S’il ne quitte pas le chemin balisé de sa vie quotidienne pour se risquer en plein champ, s’il n’écoute que d’une oreille distraite, les « info’s » en tous genres auront tôt fait de noyer la Parole dans leur flot de bavardage. L’homme qui reçoit la Parole dans un cœur sec, refermé sur lui-même, soucieux de son seul bien-être, celui-là ne tiendra pas dans l’épreuve : « la détresse et la persécution » auront raison de sa fidélité. Quant à celui qui entend la Parole, mais ne préserve pas la flamme qu’elle a allumée en son cœur, celui qui ne se retire pas dans sa chambre intérieure pour l’écouter et répondre à son appel, cet homme non plus ne portera pas de fruit, car le vent de ses préoccupations mondaines aura tôt fait d’éteindre le feu de l’Esprit et d’étouffer la voix du Seigneur. Seuls ceux qui « entendent la Parole et l’accueillent » dans une bonne terre, c’est-à-dire une terre désherbée des désirs mondains ; une terre travaillée par la charrue de l’épreuve ; une terre ameublie par la herse de la patience ; seuls ceux dont le cœur offre à la Parole une telle disponibilité, porteront du fruit, et ils le feront dans des proportions inespérées : « trente, soixante, cent pour un ».

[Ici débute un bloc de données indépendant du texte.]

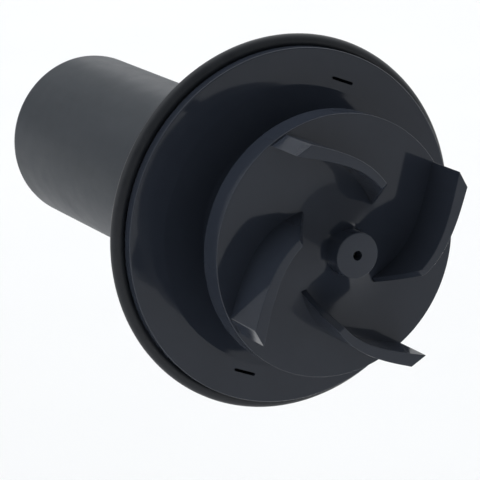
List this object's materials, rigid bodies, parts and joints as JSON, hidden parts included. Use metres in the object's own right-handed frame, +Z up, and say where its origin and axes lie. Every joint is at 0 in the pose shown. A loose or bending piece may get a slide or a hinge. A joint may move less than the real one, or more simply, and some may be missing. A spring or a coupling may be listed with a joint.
{
  "type": "wave maker pump rotor unit",
  "caption": "Wet-rotor pump's running unit: magnet barrel on a ceramic shaft, round sealing cover with an O-ring, and an open vaned impeller driven through a free-start clutch.",
  "frame": {"origin": "on the shaft axis, in the middle plane of the O-ring on the cover's rim", "axes": "+Y along the shaft from the impeller to the rear bearing, -Y out of the impeller's front, +Z up, +X to the right when facing along +Y"},
  "size_m": [0.075, 0.1353, 0.075],
  "materials": {
    "cover_gloss_black": "glossy black moulded plastic",
    "impeller_gloss_black": "glossy black moulded plastic",
    "barrel_satin_black": "satin charcoal moulded plastic",
    "seal_rubber": "matt black rubber",
    "bearing_ceramic": "polished off-white ceramic",
    "filled_plastic": "dull dark grey filled plastic",
    "magnet_ferrite": "dull dark grey sintered magnet",
    "washer_plastic": "waxy off-white low-friction plastic",
    "spring_steel": "bright spring steel"
  },
  "bodies": {
    "fixed_set": {"cover_plate": "cover_gloss_black", "rim_o_ring": "seal_rubber", "front_bearing_cup": "seal_rubber", "front_bearing_bush": "bearing_ceramic", "bearing_retainer": "filled_plastic", "rear_bearing_bush": "bearing_ceramic", "rear_bearing_cup": "seal_rubber"},
    "rotor": {"rotor_shaft": "bearing_ceramic", "core_sleeve": "filled_plastic", "ring_magnet": "magnet_ferrite", "magnet_end_pad": "seal_rubber", "rotor_barrel": "barrel_satin_black", "rotor_front_cap": "barrel_satin_black", "front_thrust_washer": "washer_plastic", "rear_thrust_washer": "washer_plastic", "drive_dog": "filled_plastic", "dog_buffer": "seal_rubber", "dog_clip": "spring_steel"},
    "impeller": {"impeller": "impeller_gloss_black", "clutch_cover": "filled_plastic"}
  },
  "joints": [
    {"name": "rotor_spin", "type": "hinge", "parent": "fixed_set", "child": "rotor", "pos_m": [0, 0, 0], "axis": [0, 1, 0], "continuous": true},
    {"name": "clutch_play", "type": "hinge", "parent": "rotor", "child": "impeller", "pos_m": [0, 0, 0], "axis": [0, 1, 0], "range_deg": [-135, 135]}
  ]
}
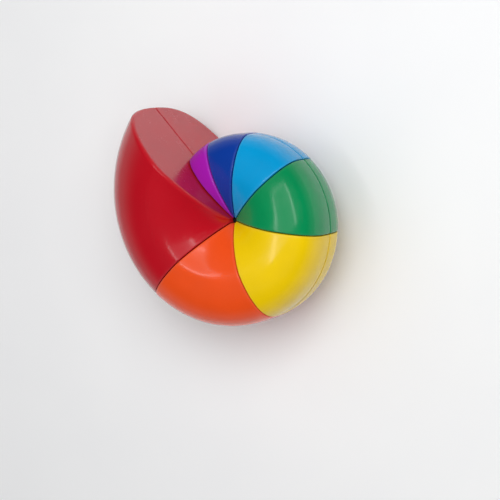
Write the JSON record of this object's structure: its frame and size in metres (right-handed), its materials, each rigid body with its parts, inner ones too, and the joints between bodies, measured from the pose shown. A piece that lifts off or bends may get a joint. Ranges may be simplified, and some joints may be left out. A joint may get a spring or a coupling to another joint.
{
  "type": "two-layer spiral twisting puzzle",
  "caption": "Hand-held twisting puzzle in the shape of a spiral shell: two layers of coloured wedges that turn on one axis, and a half that turns over.",
  "frame": {"origin": "middle of the puzzle's bounding box, on the mid-plane between its two layers; the turning axis stands at X -9.4 mm, Y -5.5 mm", "axes": "+Z along the turning axis, out of the front layer; +X from the turning axis towards the big end, and the half turns over about X; the spiral grows clockwise seen from +Z"},
  "size_m": [0.0947, 0.0786, 0.0614],
  "materials": {
    "violet": "gloss",
    "dark_blue": "gloss",
    "light_blue": "gloss",
    "green": "gloss",
    "yellow": "gloss",
    "orange": "gloss",
    "red": "gloss",
    "mechanism": "matte",
    "fastener": "satin"
  },
  "bodies": {
    "core_right": {"core_right": "mechanism", "core_screw": "fastener", "core_washer": "fastener", "core_spring": "fastener"},
    "core_left": {"core_left": "mechanism"},
    "front_right": {"front_violet_shell": "violet", "front_violet_foot": "mechanism", "front_dark_blue_shell": "dark_blue", "front_dark_blue_foot": "mechanism", "front_light_blue_shell": "light_blue", "front_light_blue_foot": "mechanism", "front_red_shell": "red", "front_red_foot": "mechanism"},
    "front_left": {"front_green_shell": "green", "front_green_foot": "mechanism", "front_yellow_shell": "yellow", "front_yellow_foot": "mechanism", "front_orange_shell": "orange", "front_orange_foot": "mechanism"},
    "back_right": {"back_violet_shell": "violet", "back_violet_foot": "mechanism", "back_dark_blue_shell": "dark_blue", "back_dark_blue_foot": "mechanism", "back_light_blue_shell": "light_blue", "back_light_blue_foot": "mechanism", "back_red_shell": "red", "back_red_foot": "mechanism"},
    "back_left": {"back_green_shell": "green", "back_green_foot": "mechanism", "back_yellow_shell": "yellow", "back_yellow_foot": "mechanism", "back_orange_shell": "orange", "back_orange_foot": "mechanism"}
  },
  "joints": [
    {"name": "half_flip", "type": "hinge", "parent": "core_right", "child": "core_left", "pos_m": [-0.0094, -0.0055, 0], "axis": [1, 0, 0], "range_deg": [-180, 180]},
    {"name": "front_spin", "type": "hinge", "parent": "core_right", "child": "front_right", "pos_m": [-0.0094, -0.0055, 0], "axis": [0, 0, 1], "range_deg": [-180, 180]},
    {"name": "front_spin_left", "type": "hinge", "parent": "core_left", "child": "front_left", "pos_m": [-0.0094, -0.0055, 0], "axis": [0, 0, 1], "range_deg": [-180, 180]},
    {"name": "back_spin", "type": "hinge", "parent": "core_right", "child": "back_right", "pos_m": [-0.0094, -0.0055, 0], "axis": [0, 0, 1], "range_deg": [-180, 180]},
    {"name": "back_spin_left", "type": "hinge", "parent": "core_left", "child": "back_left", "pos_m": [-0.0094, -0.0055, 0], "axis": [0, 0, 1], "range_deg": [-180, 180]}
  ],
  "couplings": [
    {"joint": "front_spin_left", "follows": "front_spin", "ratio": 1},
    {"joint": "back_spin_left", "follows": "back_spin", "ratio": 1}
  ]
}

« Père, je suis loin de satisfaire aux conditions de la fécondité de ta semence divine. Pourtant j’ose m’approcher de toi ; non pas pour t’offrir mon pauvre cœur encombré de mille désirs et préoccupations, mon cœur dur et refermé ; mais le Cœur Eucharistique de ton Fils Jésus-Christ. “Par son sacrifice unique, n’a-t-il pas mené pour toujours à leur perfection ceux qui reçoivent de lui la sainteté” (1ère lect.) ? Aussi je fais appel à ta promesse : purifie mon cœur de pierre dans le Sang de l’Agneau ; donne-moi selon ta Parole un cœur de chair, mets en moi ton Esprit : alors je suivrai tes lois, j’observerai fidèlement tes commandements (cf. Ez 36, 27) et je porterai du fruit “trente, soixante, cent pour un” ».